禁じられた館
そこは館と呼ぶにはあまりにも奇妙な場所だった。庭を埋め尽くす程の墓標。常人ならば吐き気を催すほどの死臭。その中心にあるのは無機質な黒鉄で建てられた、まるで要塞とも言える巨大な建造物。
「ここは……」
ヘーゼンから連れてこられたこの場所は敷地内の広大な森の中に建てられていた。アシュ自身もこの森は何度も訪れたことがあるが、こんな建造物、おびただしいほどの墓標も見たことはなかった。

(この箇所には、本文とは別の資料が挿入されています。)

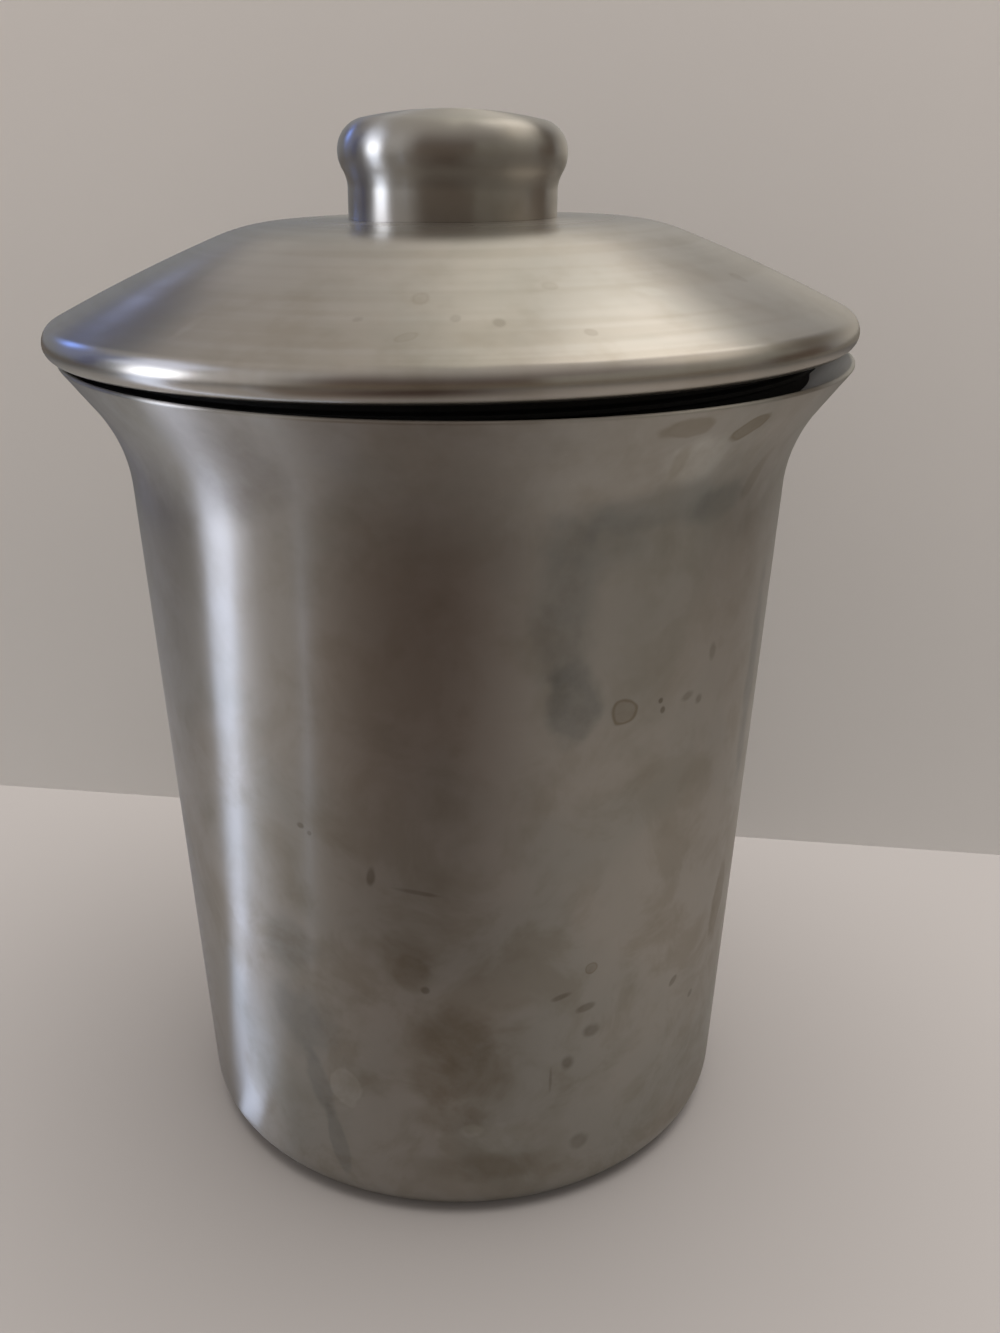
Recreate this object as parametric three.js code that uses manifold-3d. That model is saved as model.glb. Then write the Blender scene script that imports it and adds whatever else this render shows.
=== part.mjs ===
// Stainless steel coffee canister with a flared mouth and a sealed lift-off lid.
// Millimetres, +Z up, origin on the surface it stands on, on the canister's axis.
// Every shell is a revolved profile whose two skins come from one function of its inset.
import * as THREE from "three";
import { mergeVertices } from "three/addons/utils/BufferGeometryUtils.js";
import Module from "manifold-3d";

// Canister body: a drawn can whose straight wall runs tangent into a spun flare.
const canHeight = 151;
const rimRadius = 69.6;
const footRadius = 52.7;
const canWall = 0.8;
const footCorner = 6.5;
const footBand = 4.5;
const baseRecess = 1.6;
const baseRamp = 3;
const flareRadius = 27;
const flareRun = 8;
const flareAngle = 37.2;

// Lid shell: flat knob seat, low crown, shoulder, long skirt and a rolled edge.
const edgeRise = 3.8;
const lidOverhang = 1.25;
const lidWall = 0.7;
const knobSeatMargin = 1.3;
const crownWidth = 11.3;
const crownAngle = 3;
const shoulderWidth = 10;
const skirtTopAngle = 21.5;
const skirtEdgeAngle = 27.2;
const edgeRadius = 3.4;
const curlRadius = 2.5;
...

「特殊な結界が張ってあり、私が許可する者しか入ることができない。『禁忌の館』と私は呼んでいるがね」
淡々とした口調でつぶやく、進む。
館の中に入ると、一面に並べられた本棚だった。本、本、本、至るところ、本ばかり。そのまま、地下の螺旋階段を降り、扉をあけると、そこにはおびただしい程の死体が保管されていた。
「……うぷっ……うええええええええっ」
思わずアシュは嘔吐していた。闇魔法は死者を扱う。実際に死者の解剖も、行ったことがある。しかし、これほど生々しい死体が、バラバラのパーツが並べられている光景には耐えることができなかった。
「いずれ、慣れる」
そうつぶやき、ヘーゼンは早々に死体の解剖を始める。
「この死体……どうしたんですか?」
「買った」
「はっ?」
「二度も言わせるな。買ったんだよ」
「……」
確かに金さえ出せば、死体の売り手は腐るほどいるだろう。そう言った闇の世界にもヘーゼンは精通している。しかし、実際に死体を買い漁ってまで実験をするのは常人の思考とは明らかに違っている。
この人は、狂っている。
「……アシュ、遅かれ早かれだ。貴様もいずれは同じ道を歩むことになっていただろう」
闇魔法使いとして生きていくためには、いずれ死体は必要になってくる。ヘーゼンから闇魔法の全てを受け継いだ時点で、死体を物として考え、調達することが必要不可欠である。
「……覚悟の上です」
大きく、そして深い息を吐く。
「アシュ……今までの光魔法に頼った治療法では神導病は治せないと思っている。この治療法の鍵は闇魔法にある。お前の力が必要だ」
魔法医は光属性の治癒魔法を使う者である。そこに、闇魔法の入る余地はないと言うのが、一般的な考え方であり、反面の思想は禁忌として迫害の対象となる。だからこそ、ヘーゼンはこの禁忌の館を建造した。その残酷な面を持つ闇を覆い隠すために。
「……はい」
「早速だが、お前にこれまでの研究成果を話す。その上で、私と同等の知識を持って、闇魔法の治療法を検討してくれ。私は、光魔法での治療法を模索する」
ヘーゼンは、すぐに過去の資料を取り出して、アシュへの説明を始める。リアナの死が迫っている今、互いの気迫は尋常ならざるものだったが、その中でも、ヘーゼンの幅広い知識に感動せざるを得なかった。自身は闇属性魔法の知識ならば負けないと言う自負はあったが、彼から出てくる新たな知識、思想、発想は、自らの常識を根本的に覆すものが多数存在した。その限りない天才性に、アシュは大きな不安を抱く。自分などが、その研究の一翼を担えるのか、と。
「……なにを考えているのかはわかる。しかし、貴様が弱音を吐いた瞬間に、私はお前を殺す」
ヘーゼンの瞳は本気だった。
「ククク……誰が弱音など。続けてください」
そう強がりながら、自らを奮い立たせる。落ち込む時間などない。立ち止まる贅沢な時間など存在しない。愛する人の死が迫った時に、できないかもしれないからと立ち止まっている者がいないように。すぐ、そこに死があることを、常に意識しろ。何度も何度も、アシュは自分に言い聞かせる。
それから、ヘーゼンとアシュの二人での生活が始まった。